Extrait

T’es où, Célestin ?, d’Alain Poissant

« Le beau temps revenu, ils semèrent le sarrasin. Dans leur tête, l’automne était déjà là, avec des récoltes si miraculeuses qu’ils se voyaient payer leur dette au seigneur. [...] Ils oubliaient les plaintes, les injustices, les fusils. Mais parfois, au milieu d’une tâche ingrate, ils ouvraient grand les yeux sur le mécontentement accumulé des dernières années. [...] Ailleurs au Canada la richesse affluait, des fortunes se construisaient, écrasant les petites espérances nées du travail. La situation ressemblait de plus en plus aux histoires entre gros et petits racontées aux enfants : c’était amusant, bien sûr que c’était amusant, jusqu’au moment où ceux qui racontaient découvraient que l’histoire était vraie et qu’ils faisaient partie des petits. »

Biblio

LES CICATRICES DES PATRIOTES

T’es où, Célestin ?

Alain Poissant

Éditions Sémaphore, 194 pages

3 étoiles et demie

Sur fond de Rébellion des Patriotes, ce récit suit la vie de Célestin Verdier, qui se voit entraîné dans les événements menant aux confrontations de 1837-1838. Au-delà des revendications, ce roman s’attarde à la servitude des Canadiens devant les Anglais, la dépossession des terres et la rupture des familles happées par cette révolte prestement anéantie.
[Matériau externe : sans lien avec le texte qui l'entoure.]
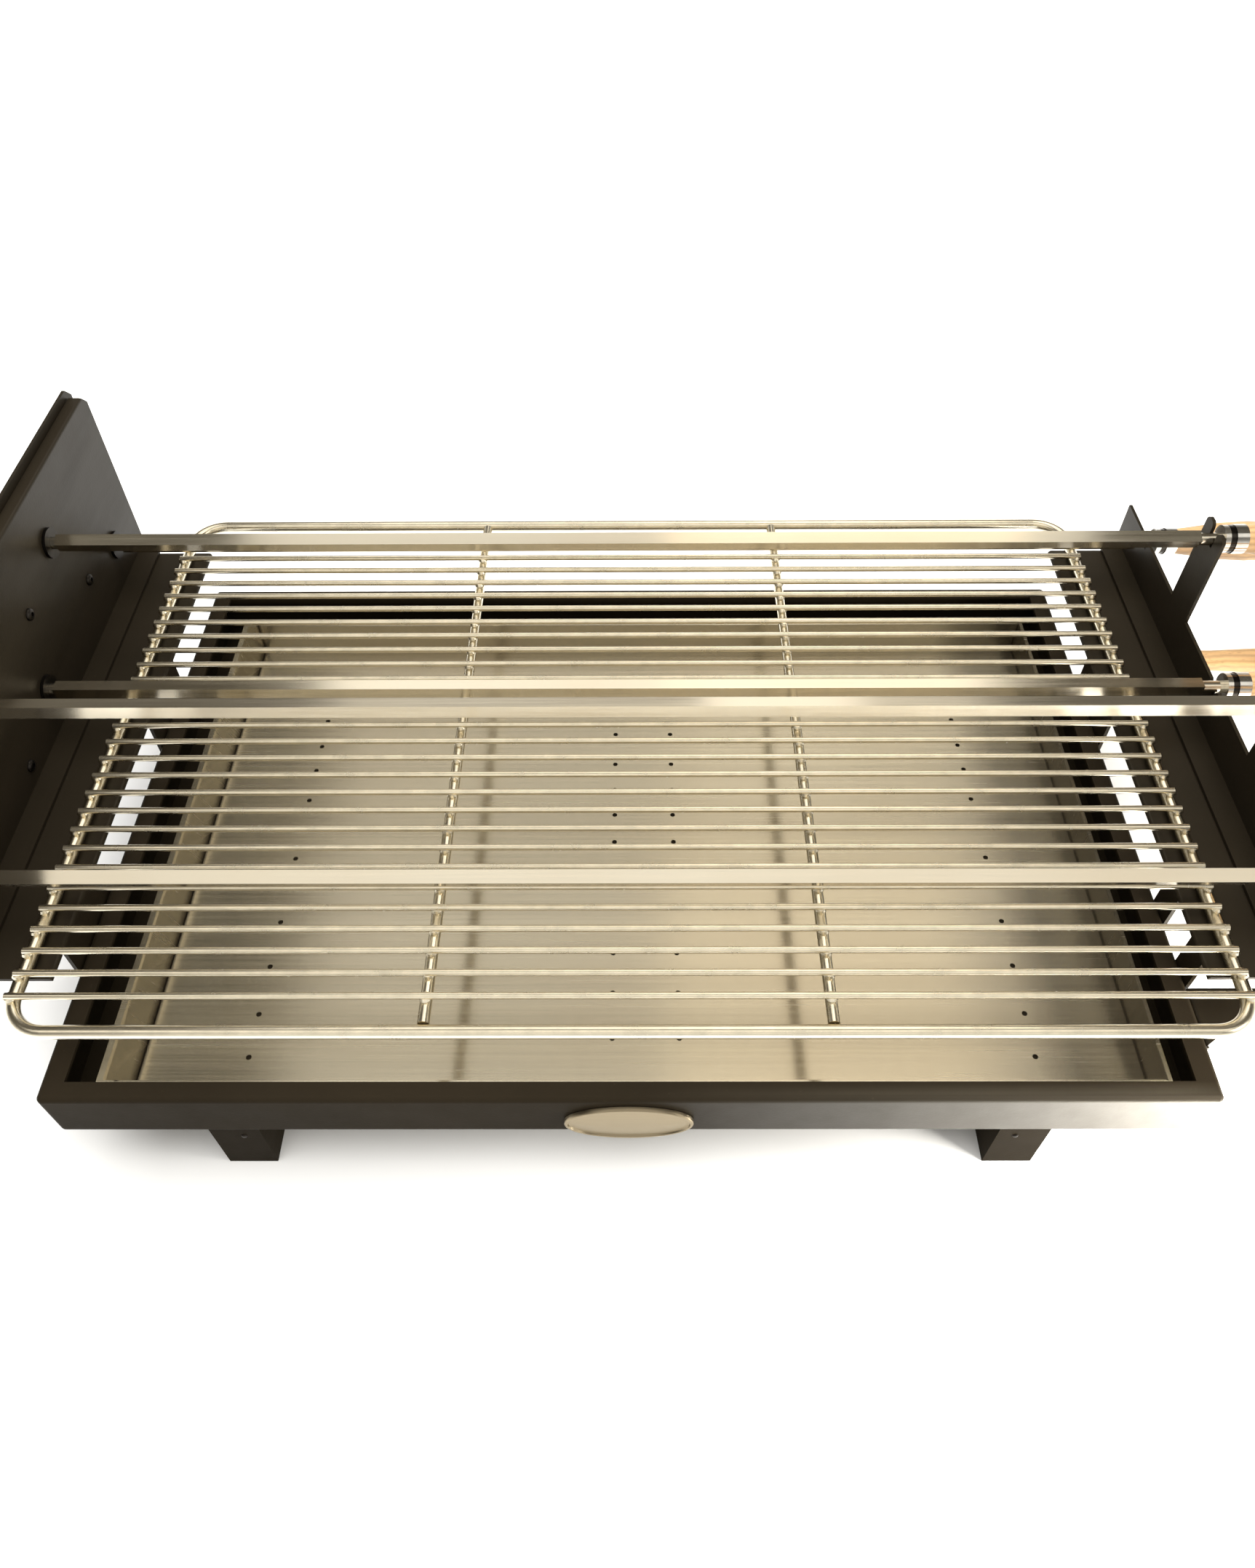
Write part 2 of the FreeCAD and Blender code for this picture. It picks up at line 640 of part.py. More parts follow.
# Grate: bent frame bar, two cross bars, thin wires on top
def grate():
    bar_z = rail_top + seat_gap + grate_bar
    frame = new_body("grate_frame")
    spine = new_sketch(frame, "XY_Plane", bar_z)
    x = grate_x.value
    y0 = -grate_front.value
    y1 = grate_back.value
    r = grate_bend.value
    spine.addGeometry(Part.LineSegment(Vector(0, y0, 0), Vector(x - r, y0, 0)), False)
    bends = [(x - r, y0 + r, -90), (x - r, y1 - r, 0), (-x + r, y1 - r, 90), (-x + r, y0 + r, 180)]
    ends = [(x, y1 - r), (-x + r, y1), (-x, y0 + r), (0, y0)]
    for (cx, cy, start), end in zip(bends, ends):
        ring = Part.Circle(Vector(cx, cy, 0), Vector(0, 0, 1), r)
        a = math.radians(start)
        arc = Part.ArcOfCircle(ring, a, a + math.pi / 2)
        spine.addGeometry(arc, False)
        tail = arc.EndPoint
        spine.addGeometry(Part.LineSegment(tail, Vector(end[0], end[1], 0)), False)
    count = spine.GeometryCount
    for i in range(1, count, 2):
        spine.addConstraint(Sketcher.Constraint("Tangent", i - 1, 2, i, 1))
        spine.addConstraint(Sketcher.Constraint("Tangent", i, 2, i + 1, 1))
        rule = spine.addConstraint(Sketcher.Constraint("Radius", i, r))
        spine.setExpression("Constraints[%d]" % rule, grate_bend.text)
    spine.addConstraint(Sketcher.Constraint("Coincident", count - 1, 2, 0, 1))
    for line, way in ((0, "Horizontal"), (2, "Vertical"), (4, "Horizontal"), (6, "Vertical"), (8, "Horizontal")):
        spine.addConstraint(Sketcher.Constraint(way, line))
    pin(spine, 0, 1, 0, -grate_front)
    sides = (("DistanceX", 2, grate_x), ("DistanceX", 6, -grate_x), ("DistanceY", 4, grate_back))
    for kind, line, amount in sides:
        rule = spine.addConstraint(Sketcher.Constraint(kind, -1, 1, line, 1, amount.value))
        spine.setExpression("Constraints[%d]" % rule, amount.text)
    section = new_sketch(frame, "YZ_Plane")
    circle(section, -grate_front, bar_z, grate_bar)
    doc.recompute()
    pipe = frame.newObject("PartDesign::AdditivePipe", "grate_pipe")
    pipe.Profile = section
    pipe.Spine = (spine, ["Edge%d" % (i + 1) for i in range(count)])
    frame.Tip = pipe

    cross = new_body("grate_cross_bars")
    cross_z = bar_z + grate_bar - cross_r
    near = grate_front - grate_bar - seat_gap
    far = grate_back - grate_bar - seat_gap
    sketch = new_sketch(cross, "XZ_Plane", -far)
    for side in (-1, 1):
        circle(sketch, side * cross_x, cross_z, cross_r)
    pad(cross, sketch, far + near)

    wires = new_body("grate_wires")
    wire_z = bar_z + grate_bar + wire_r + seat_gap
    first = new_sketch(wires, "YZ_Plane", -wire_half)
    circle(first, -wire_first, wire_z, wire_r)
    rod = pad(wires, first, wire_half * 2)
    doc.recompute()
    row = wires.newObject("PartDesign::LinearPattern", "grate_row")
    row.Originals = [rod]
    row.Direction = (origin_feature(wires, "Y_Axis"), [""])
    bind(row, "Length", wire_pitch * (wire_count - 1))
    bind(row, "Occurrences", wire_count)
    wires.Tip = row


firebox()
foot("foot_front_left", -1, -1)
foot("foot_front_right", 1, -1)
foot("foot_back_left", -1, 1)
foot("foot_back_right", 1, 1)
badge()
pan()
rail("rail_left", -1, -cover_x, [(-tab_front, tab_w), (tab_back, tab_w)])
rail("rail_right", 1, plate_x + sheet_t, [(-strip_far, strip_w), (-strip_near, strip_w), (tab_back, tab_w)])
corner_bracket()
tower_plate()
tower_cover()
spit_rest()
bushings()
side_grip()
for number, turn in zip(SPITS, (10.0, 24.0, 2.0, -5.0, 25.0)):
    spit(number, turn)
grate()
doc.recompute()

# Every object has to be sound before anything is written
for thing in doc.Objects:
    if "Invalid" in thing.State or "Error" in thing.State:
        raise RuntimeError("%s is %s" % (thing.Label, thing.State))
os.makedirs("parts", exist_ok=True)
for body in exported:
    shape = body.Shape
    if shape.isNull() or not shape.isValid() or not shape.Solids:
        raise RuntimeError("bad shape in " + body.Label)
    shape.exportStep(os.path.join("parts", body.Label + ".step"))
    box = shape.BoundBox
    print("%-20s solids %3d  X %8.1f %8.1f  Y %8.1f %8.1f  Z %7.1f %7.1f" % (
        body.Label, len(shape.Solids), box.XMin, box.XMax, box.YMin, box.YMax, box.ZMin, box.ZMax))
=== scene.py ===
"""Looks of a table-top charcoal spit grill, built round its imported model."""

import math

import bmesh
import bpy
from mathutils import Matrix, Vector


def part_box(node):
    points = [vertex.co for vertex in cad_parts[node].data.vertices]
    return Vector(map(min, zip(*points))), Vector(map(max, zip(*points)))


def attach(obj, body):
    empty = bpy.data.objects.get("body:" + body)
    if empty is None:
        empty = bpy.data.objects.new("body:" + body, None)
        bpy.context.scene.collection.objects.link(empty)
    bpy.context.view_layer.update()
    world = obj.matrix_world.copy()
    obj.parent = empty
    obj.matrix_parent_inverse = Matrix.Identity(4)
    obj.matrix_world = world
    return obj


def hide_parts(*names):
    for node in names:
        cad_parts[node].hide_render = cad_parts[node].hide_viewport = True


bl_info = {
    "name": "Spit Grill",
    "version": (1, 0, 0),
    "blender": (4, 5, 0),
    "location": "View3D > Sidebar > Spit Grill",
    "description": "Finishes and small parts of a table-top charcoal spit grill",
    "category": "Object",
}

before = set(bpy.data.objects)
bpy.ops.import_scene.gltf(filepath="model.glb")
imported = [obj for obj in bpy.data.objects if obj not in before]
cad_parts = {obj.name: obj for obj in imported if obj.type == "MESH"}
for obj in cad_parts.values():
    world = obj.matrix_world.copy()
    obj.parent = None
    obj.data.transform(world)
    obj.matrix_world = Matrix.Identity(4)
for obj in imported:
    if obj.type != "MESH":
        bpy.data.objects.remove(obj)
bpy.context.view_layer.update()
low_box, high_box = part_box("firebox")
MIDDLE = Vector(((low_box[0] + high_box[0]) / 2, (low_box[1] + high_box[1]) / 2, 0.0))

FEET = ("foot_front_left", "foot_front_right", "foot_back_left", "foot_back_right")
PLATES = ("rail_left", "rail_right", "corner_bracket", "tower_plate", "tower_cover", "spit_rest")
GRATE = ("grate_frame", "grate_cross_bars", "grate_wires")
SPITS = ("spit_1", "spit_2", "spit_3", "spit_4", "spit_5")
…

La famille, justement, se retrouve au cœur de cette œuvre. Quelles sont les cicatrices laissées par un conflit à ceux qui ont dû prendre parti, ne serait-ce que par les gestes portés par un père, un mari ? La narration, qui suit les Verdier avant, pendant et après la Rébellion, s’étend avec sensibilité sur les ravages de l’éloignement et des pertes de toutes sortes. De l’espoir, aussi, transmis en partie par les apprentissages, en particulier de l’écriture, qui relie les différents destins. L’auteur témoigne de ces vies fracturées, de cette famille sans contrôle sur les jeux politiques et des décisions arbitraires prises par des élites aussi puissantes que distantes qui font, en définitive, bien peu de cas des peuples ne voulant que vivre en toute simplicité sur leurs terres.